For a contemporary Catholic, this passage resists comfortable spiritualization — it presses on real and painful terrain. In a culture that increasingly treats marriage as a private, revisable arrangement, Ben Sira's insistence that marital infidelity is first an offense against God is countercultural and clarifying. It names the theological stakes before the personal ones.
Practically, this passage invites several concrete examinations. For married Catholics, it is a call to tend the covenant actively — not merely to avoid dramatic betrayal, but to resist the slow drift of emotional withdrawal, divided loyalty, and the "affairs of the heart" that precede physical infidelity. Jesus himself, in Matthew 5:28, locates adultery's root in the interior gaze.

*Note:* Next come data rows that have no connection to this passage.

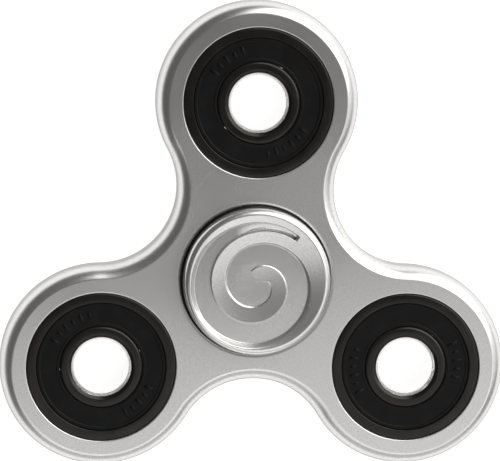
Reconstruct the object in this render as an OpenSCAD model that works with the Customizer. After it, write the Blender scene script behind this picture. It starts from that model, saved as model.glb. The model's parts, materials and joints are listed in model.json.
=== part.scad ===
// Three-armed fidget spinner: a moulded body that carries four 608-size ball bearings.
// The centre bearing turns on two finger caps, and the three arm bearings are the weights.
// Frame: +Z along the spin axis, +Y through arm 1, origin on the spin axis at mid thickness.

/* [Body] */
// Distance from the spin axis to each arm's bearing
arm_r = 26; // [25.5:0.1:28]
// Radius of the round end of each arm
lobe_r = 14.85; // [14:0.05:16]
// Radius of the hollow curve between two arms
waist_r = 11.4; // [10.5:0.1:12.5]
// Thickness of the body
body_t = 7.2; // [7:0.1:8]
// Radius of the rounding along the body's rim
rim_round = 1.8; // [1:0.1:2.4]
// Width of the bevel around the centre hole
centre_bevel = 0.6; // [0.2:0.05:0.8]
// Width of the bevel around each arm's hole
arm_bevel = 0.15; // [0.1:0.05:0.4]

/* [Caps] */
// Diameter of a finger cap
cap_d = 21.6; // [20:0.1:21.6]
// Height of a cap's rim above the body's face
cap_rise = 2.75; // [2:0.05:3.5]
// Gap between a cap's underside and the body's face
cap_gap = 0.5; // [0.3:0.05:0.8]
// Depth of the hollow in a cap's face
dish_depth = 1; // [0.5:0.05:1.2]
// Outer radius of the flat ring on top of a cap's rim
crest_r = 9.95; // [9.6:0.05:10]
// Width of the flat ring on top of a cap's rim
crest_w = 0.45; // [0.3:0.05:0.8]

/* [Bearings] */
// Outer diameter of a bearing
bearing_d = 22; // [22:22]
// Bore of a bearing
bore_d = 8; // [8:8]
// Width of a bearing
bearing_w = 7; // [7:7]
// Diameter of a ball
ball_d = 3.969; // [3.9:0.001:3.99]
// Balls in a bearing
ball_count = 7; // [6:1:7]
// Diameter of the circle that the balls' centres lie on
pitch_d = 15; // [14.9:0.05:15.1]

/* [Fits] */
// Gap between a pressed-in piece and its seat
press_gap = 0.01; // [0.005:0.005:0.02]
// Gap between a ball and each race, and between a seal's lip and the inner ring
ball_gap = 0.05; // [0.03:0.01:0.08]

/* [Hidden] */
BEARINGS = ["centre", "arm_1", "arm_2", "arm_3"];
RING_PIECES = ["outer_ring", "inner_ring", "cage", "front_seal", "back_seal"];
BALLS = [for (ball = [1 : ball_count]) str("ball_", ball)];

$fn = 96;
cut = 1;

// Body outline. Each hollow curve's centre lies midway between two arms.
half_t = body_t / 2;
arm_angles = [90, 210, 330];
reach = lobe_r + waist_r;
waist_centre_r = (arm_r + sqrt(arm_r * arm_r - 4 * (arm_r * arm_r - reach * reach))) / 2;
waist_turn = 60;
waist_offset = [waist_centre_r * cos(waist_turn) - arm_r, waist_centre_r * sin(waist_turn)];
lobe_half_angle = atan2(waist_offset[1], waist_offset[0]);
waist_half_angle = lobe_half_angle - waist_turn;
lobe_step = 6;
waist_steps = 16;
rim_steps = 4;
rim_over = 0.3;
seam_turn = 11;
seat_r = bearing_d / 2 + press_gap;

// Caps
cap_r = cap_d / 2;
cap_top = half_t + cap_rise;
cap_under = half_t + cap_gap;
crest_in_r = crest_r - crest_w;
dish_floor = cap_top - dish_depth;
dish_sphere_r = (crest_in_r * crest_in_r + dish_depth * dish_depth) / (2 * dish_depth);
cap_edge = 0.3;
rim_bevel = [0.2, 0.45];
boss_r = 5.6;
cap_web = 1.1;
stem_r = bore_d / 2 - press_gap;
stem_bore_r = 2.4;
stem_bore_top = dish_floor - cap_web;
stem_end = 0.15;
stem_lead = 0.35;
dish_steps = 16;

// Bearings
half_w = bearing_w / 2;
ball_r = ball_d / 2;
pitch_r = pitch_d / 2;
race_r = 2.06;
ring_round = 0.3;
bore_round = 0.4;
land_round = 0.15;
inner_land_r = 6.05;
outer_land_r = 8.8;
seal_seat = 2.7;
groove_r = 9.75;
groove_top = 3.1;
lip_r = 9.5;
lip_drop = 0.12;
mouth_r = 9.62;

// Seals
seal_t = 0.6;
seal_slack = 0.02;
seal_under = seal_seat + seal_slack;
seal_top = seal_under + seal_t;
seal_bead_r = groove_r - seal_slack;
seal_in_r = inner_land_r + ball_gap;
seal_rim_gap = 0.14;
seal_rim_r = lip_r - seal_rim_gap;
seal_edge = 0.1;
seal_bead_w = 0.26;
seal_step = 0.08;

// Cages
cage_in_r = 6.8;
cage_out_r = 8.2;
cage_low = -2.5;
cage_high = 0.85;
pocket_r = ball_r + ball_gap;

// Turns a shape drawn for +Z over to the -Z side.
module turned_over() {
    rotate([180, 0, 0]) children();
}

// Where each bearing stands.
module at_bearing(name) {
    arm = search([name], BEARINGS)[0];
    if (arm == 0) {
        children();
    } else {
        rotate([0, 0, arm_angles[arm - 1]]) translate([arm_r, 0, 0]) children();
    }
}

function on_circle(centre, r, a) = [centre[0] + r * cos(a), centre[1] + r * sin(a)];
function polar(r, a) = on_circle([0, 0], r, a);

// Inset and height along the upper half of the rounded rim. The last chord runs on past the body's face.
function rim_chord(i) = let (a = 90 * i / rim_steps)
    [rim_round * (1 - cos(a)), half_t - rim_round * (1 - sin(a))];
rim_last = rim_chord(rim_steps - 1);
rim_slope = (rim_round - rim_last[0]) / (half_t - rim_last[1]);
rim_half = concat(
    [for (i = [0 : rim_steps - 1]) rim_chord(i)],
    [[rim_round + rim_over * rim_slope, half_t + rim_over]]
);
rim_points = concat(
    [for (i = [rim_steps : -1 : 0]) [rim_half[i][0], -rim_half[i][1]]],
    rim_half
);

// Angles of an arm end's points from the arm's direction. Whole steps put points where the body is widest.
lobe_whole = lobe_step * floor(lobe_half_angle / lobe_step - 0.25);
lobe_turns = concat(
    [-lobe_half_angle],
    [for (a = [-lobe_whole : lobe_step : lobe_whole]) a],
    [lobe_half_angle]
);

// The body's outline, drawn in by `inset`: three round arm ends with a hollow curve after each.
function lobe_arc(arm, inset) = [for (turn = lobe_turns)
    on_circle(polar(arm_r, arm), lobe_r - inset, arm + turn)];
function waist_arc(arm, inset) = [for (i = [1 : waist_steps - 1])
    on_circle(polar(waist_centre_r, arm + waist_turn), waist_r + inset,
        arm + waist_turn + 180 - waist_half_angle * (2 * i / waist_steps - 1))];
function outline(inset) = [for (arm = arm_angles) each concat(lobe_arc(arm, inset), waist_arc(arm, inset))];

// Plate with the body's outline and rounded rim, cut flat at both faces.
module rounded_plate() {
    count = len(outline(0));
    last = len(rim_points) - 1;
    intersection() {
        polyhedron(
            points = [for (layer = rim_points) for (p = outline(layer[0])) [p[0], p[1], layer[1]]],
            faces = concat(
                [[for (j = [0 : count - 1]) j]],
                [for (k = [0 : last - 1]) for (j = [0 : count - 1]) let (next = (j + 1) % count)
                    [k * count + j, (k + 1) * count + j, (k + 1) * count + next, k * count + next]],
                [[for (j = [count - 1 : -1 : 0]) last * count + j]]
            )
        );
        cube([4 * arm_r, 4 * arm_r, body_t], center = true);
    }
}

// A through hole with a 45 degree bevel at both mouths. Its seam is turned off the body's lines of symmetry.
module bevelled_hole(r, bevel) {
    rotate([0, 0, seam_turn])
        rotate_extrude()
            polygon([
                [0, -half_t - cut],
                [r + bevel + cut, -half_t - cut],
                [r, -half_t + bevel],
                [r, half_t - bevel],
                [r + bevel + cut, half_t + cut],
                [0, half_t + cut]
            ]);
}

module spinner_body() {
    color("silver")
        difference() {
            rounded_plate();
            bevelled_hole(seat_r, centre_bevel);
            for (arm = arm_angles)
                rotate([0, 0, arm])
                    translate([arm_r, 0, 0])
                        bevelled_hole(seat_r, arm_bevel);
        }
}

// Swirl groove in a cap's face, as fractions of the cap's radius against the angle in degrees.
swirl_start = 47;
swirl_inner_end = 480;
swirl_outer_end = 680;
swirl_step = 12;
function rising(a, from, span) = max(0, min(1, (a - from) / span));
function swirl_inner(a) = 0.882 - 0.001377 * a - 0.056 * sin(a);
function swirl_width(a) = 0.057 + 0.2 * rising(a, swirl_start, 165)
    + 0.05 * rising(a, 210, 180) - 0.045 * rising(a, 480, 90);
function swirl_outer(a) = swirl_inner(a) + swirl_width(a);

module swirl_groove() {
    translate([0, 0, dish_floor])
        linear_extrude(height = dish_depth + cut)
            polygon(concat(
                [for (a = [swirl_start : swirl_step : swirl_outer_end]) polar(cap_r * swirl_outer(a), a)],
                [for (a = [swirl_inner_end : -swirl_step : swirl_start]) polar(cap_r * swirl_inner(a), a)]
            ));
}

// Half profile of a cap: stem, boss, disc with a flat-topped rim, and a dished face.
function cap_profile() = concat(
    [
        [0, stem_bore_top],
        [stem_bore_r, stem_bore_top],
        [stem_bore_r, stem_end],
        [stem_r - stem_lead, stem_end],
        [stem_r, stem_end + stem_lead],
        [stem_r, half_w],
        [boss_r, half_w],
        [boss_r, cap_under],
        [cap_r - cap_edge, cap_under],
        [cap_r, cap_under + cap_edge],
        [cap_r, cap_top - cap_edge - rim_bevel[1]],
        [cap_r - rim_bevel[0], cap_top - cap_edge],
        [crest_r, cap_top],
        [crest_in_r, cap_top]
    ],
    [for (i = [dish_steps - 1 : -1 : 0]) let (r = crest_in_r * i / dish_steps)
        [r, dish_floor + dish_sphere_r - sqrt(dish_sphere_r * dish_sphere_r - r * r)]]
);

module cap() {
    color("lightgray")
        difference() {
            rotate_extrude()
                polygon(cap_profile());
            swirl_groove();
        }
}

module front_cap() {
    cap();
}

module back_cap() {
    turned_over() cap();
}

// Ring-shaped cutter that leaves a race for the balls.
module race(centre_r) {
    rotate_extrude()
        translate([centre_r, 0])
            circle(r = race_r);
}

module outer_ring() {
    outer_r = bearing_d / 2;
    quarter = [
        [outer_r, half_w - ring_round],
        [outer_r - ring_round, half_w],
        [mouth_r, half_w],
        [lip_r, half_w - lip_drop],
        [groove_r, groove_top],
        [groove_r, seal_seat],
        [outer_land_r, seal_seat]
    ];
    color([0.1, 0.095, 0.09])
        difference() {
            rotate_extrude()
                polygon(concat(quarter, [for (i = [len(quarter) - 1 : -1 : 0]) [quarter[i][0], -quarter[i][1]]]));
            race(pitch_r + ball_r + ball_gap - race_r);
        }
}

module inner_ring() {
    bore_r = bore_d / 2;
    quarter = [
        [bore_r, half_w - bore_round],
        [bore_r + bore_round, half_w],
        [inner_land_r - land_round, half_w],
        [inner_land_r, half_w - land_round]
    ];
    color([0.09, 0.085, 0.08])
        difference() {
            rotate_extrude()
                polygon(concat(quarter, [for (i = [len(quarter) - 1 : -1 : 0]) [quarter[i][0], -quarter[i][1]]]));
            race(pitch_r - ball_r - ball_gap + race_r);
        }
}

// Crown cage: one ring with a pocket for each ball, open on its front side.
module cage() {
    color([0.15, 0.15, 0.16])
        difference() {
            rotate_extrude()
                translate([cage_in_r, cage_low])
                    square([cage_out_r - cage_in_r, cage_high - cage_low]);
            for (i = [1 : ball_count])
                rotate([0, 0, i * 360 / ball_count])
                    translate([pitch_r, 0, 0])
                        sphere(r = pocket_r);
        }
}

// Rubber seal: a snap-in bead, a flat face and a thin lip beside the inner ring.
module seal() {
    color([0.06, 0.06, 0.06])
        rotate_extrude()
            polygon([
                [seal_in_r, seal_under],
                [seal_bead_r, seal_under],
                [seal_bead_r, groove_top - seal_slack],
                [seal_rim_r + seal_edge / 2, seal_top - seal_edge / 2],
                [seal_rim_r, seal_top],
                [seal_rim_r - seal_bead_w, seal_top],
                [seal_rim_r - seal_bead_w - seal_edge, seal_top - seal_step],
                [seal_in_r + seal_bead_w + 2 * seal_edge, seal_top - seal_step],
                [seal_in_r + seal_bead_w + seal_edge, seal_top],
                [seal_in_r + seal_edge, seal_top],
                [seal_in_r, seal_top - seal_edge]
            ]);
}

module front_seal() {
    seal();
}

module back_seal() {
    turned_over() seal();
}

module ball(number) {
    color("lightsteelblue")
        rotate([0, 0, number * 360 / ball_count])
            translate([pitch_r, 0, 0])
                sphere(r = ball_r);
}

spinner_body();
front_cap();
back_cap();
for (bearing = BEARINGS) {
    at_bearing(bearing) outer_ring();
    at_bearing(bearing) inner_ring();
    at_bearing(bearing) cage();
    at_bearing(bearing) front_seal();
    at_bearing(bearing) back_seal();
    for (number = [1 : ball_count])
        at_bearing(bearing) ball(number);
}
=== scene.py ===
"""Looks of a three-armed fidget spinner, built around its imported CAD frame.

Frame: metres, +Z along the spin axis towards the front cap, +Y through arm 1, origin at the spinner's centre.
"""
import json
import math

import bpy
from mathutils import Matrix, Vector
from mathutils.geometry import delaunay_2d_cdt


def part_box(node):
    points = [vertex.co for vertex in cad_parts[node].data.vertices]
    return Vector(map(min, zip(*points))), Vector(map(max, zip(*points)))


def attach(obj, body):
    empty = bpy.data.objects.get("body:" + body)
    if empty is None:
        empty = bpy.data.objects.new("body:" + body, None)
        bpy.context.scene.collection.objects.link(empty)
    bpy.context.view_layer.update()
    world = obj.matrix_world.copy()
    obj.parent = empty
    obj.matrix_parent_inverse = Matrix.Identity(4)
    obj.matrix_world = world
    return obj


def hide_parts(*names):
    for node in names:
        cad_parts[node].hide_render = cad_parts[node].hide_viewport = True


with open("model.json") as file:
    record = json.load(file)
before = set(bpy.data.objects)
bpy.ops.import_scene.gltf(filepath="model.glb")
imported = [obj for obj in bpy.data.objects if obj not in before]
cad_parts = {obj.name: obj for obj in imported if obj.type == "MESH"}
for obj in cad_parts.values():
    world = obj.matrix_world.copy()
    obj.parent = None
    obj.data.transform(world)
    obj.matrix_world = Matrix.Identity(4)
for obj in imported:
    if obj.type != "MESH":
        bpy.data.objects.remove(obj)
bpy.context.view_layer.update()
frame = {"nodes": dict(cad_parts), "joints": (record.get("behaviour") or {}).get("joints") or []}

MM = 0.001

# ---------------------------------------------------------------- sizes, from the frame
BEARINGS = ("centre", "arm_1", "arm_2", "arm_3")
CENTRES = {"centre": Vector((0, 0, 0))}
for joint in frame["joints"]:
    if joint["name"].endswith("_turn"):
        CENTRES[joint["name"][:-len("_turn")]] = Vector(joint["pos_m"])

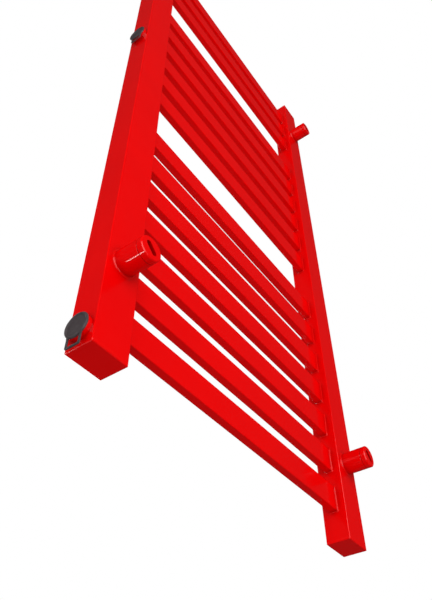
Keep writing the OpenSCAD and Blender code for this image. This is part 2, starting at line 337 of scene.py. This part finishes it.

For those who have experienced the devastation of a spouse's infidelity — or their own — this passage, hard as it is, also implicitly points toward what fidelity looks like: roots that hold, branches that bear fruit, a name that is a blessing. The Church's pastoral accompaniment of wounded families (cf. Amoris Laetitia §291–312) begins by taking seriously, as Ben Sira does, the real gravity of what has been broken — precisely because what was given was so sacred.
Typological and Spiritual Senses The Church Fathers consistently read marital infidelity in the wisdom books as a figure of Israel's — and later the soul's — unfaithfulness to God. Just as Hosea dramatizes Israel as an adulteress wife (Hosea 1–3), and Ezekiel 16 depicts Jerusalem's harlotry with shocking vividness, Ben Sira's passage participates in the prophetic tradition of mapping covenant theology onto the marriage bond. In the spiritual sense, every soul that "leaves" its covenant with God — through persistent mortal sin, apostasy, or habitual double-mindedness — enacts the same threefold infidelity: against God's law, against the baptismal covenant, and against the integrity of one's own soul.